Spielberg could do it, of course. And, to an extent, Lee’s resident bête noire, Clint Eastwood, already did with his sprawling Iwo Jima diptych. But after that, the list grows short, and even Lee himself might not have managed to pull off such a risky enterprise were it not for the massive success of his highly entertaining 2006 caper picture, Inside Man. So, he seized on the moment to make an adaptation of James McBride’s novel Miracle at St. Anna, about the African-American “buffalo soldiers” who served bravely for the U.S. during World War II.

It’s a fine idea for a movie. But Miracle at St. Anna is a curious film that only grows more curious as it marches along its lengthy course. The opening scenes already strike a discordant note; just because Spielberg and Eastwood opened their WWII opuses with clunky modern-day framing sequences, did Lee feel obliged to follow suit? That’s what it feels like as Miracle at St.

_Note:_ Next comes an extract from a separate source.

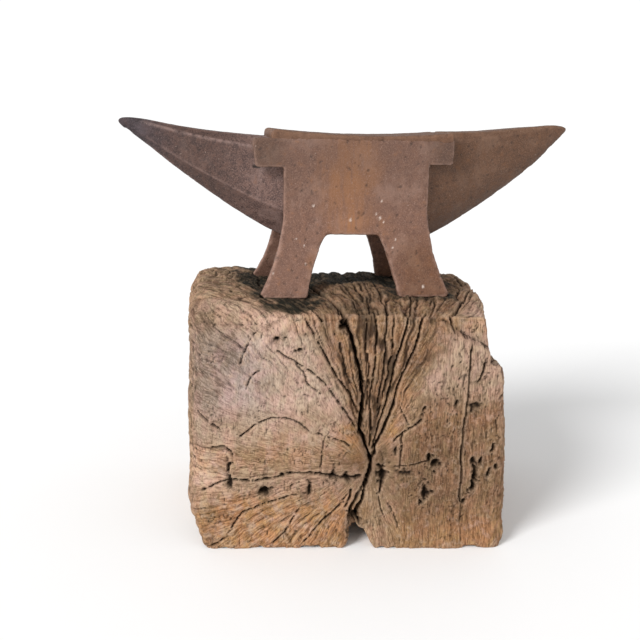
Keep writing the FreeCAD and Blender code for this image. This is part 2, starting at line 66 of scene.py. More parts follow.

Anna plunks us down in a Harlem apartment circa 1983, where an elderly black man watches a television broadcast of John Wayne in The Longest Day and mutters under his breath, “Pilgrim, we fought for this country, too.” That same man then proceeds to walk into a post office, take one look at the elderly Italian man behind the counter window, pull out a Luger pistol and splatter the clerk’s brains all over the wall. A detective (John Turturro) and a Jimmy Olsen-ish cub reporter (Joseph Gordon-Levitt) turn up at the scene, both of them sounding like Damon Runyon wrote their lines. Meanwhile, back at the Harlem apartment, some other cops unearth a highly valuable piece of wartime booty stashed in the gunman’s closet. Cue flashbacks.

With the unwieldy setup finally out of the way, Lee takes us to Tuscany, 1944, where the all-black 92nd Infantry Division fight off, in nearly equal measure, Nazis and racist epithets issued by white commanding officers. Lee stages the first battle scene ably, but without any of the visceral dynamism of the most affecting WWII films. When the smoke settles, four soldiers—Staff Sergeant Aubrey Stamps (Derek Luke), Sergeant Bishop Cummings (Michael Ealy), Corporal Hector Negron (Laz Alonso) and PFC Sam Train (newcomer Omar Benson Miller)—find themselves stranded behind enemy lines, where they rescue a young Italian boy trapped in the rubble and take shelter with a family of chatty, gesticulating, tea-leaf-reading Italian villagers.

Miracle at St. Anna is piled to the rafters with cutesy-kid antics, Olive Garden Italians, Hogan’s Heroes Krauts and even a mythical peasant hero who’s either a terrorist or a freedom fighter, depending on where you stand. Not that the soldiers themselves are markedly freer of cliché—although all four actors perform well under the circumstances, they’re hemmed in by familiar archetypes: the polemical, radicalized Negro (Ealy) who delivers lines such as “This is a white man’s war”; the articulate, “white-acting” soldier (Luke) who gets accused of being an Uncle Tom; and the physical giant (Miller) who turns out to be a smiling, childlike simpleton prone to religion and superstition.

There’s even a courtroom finale and a grotesquely pseudo-Spielbergian parting shot. Mostly, though, our heroes cool their heels in the titular village for what must only be a few days, but feels like months. In making a movie for the history books, Spike Lee seems to have entirely forgotten about his audience.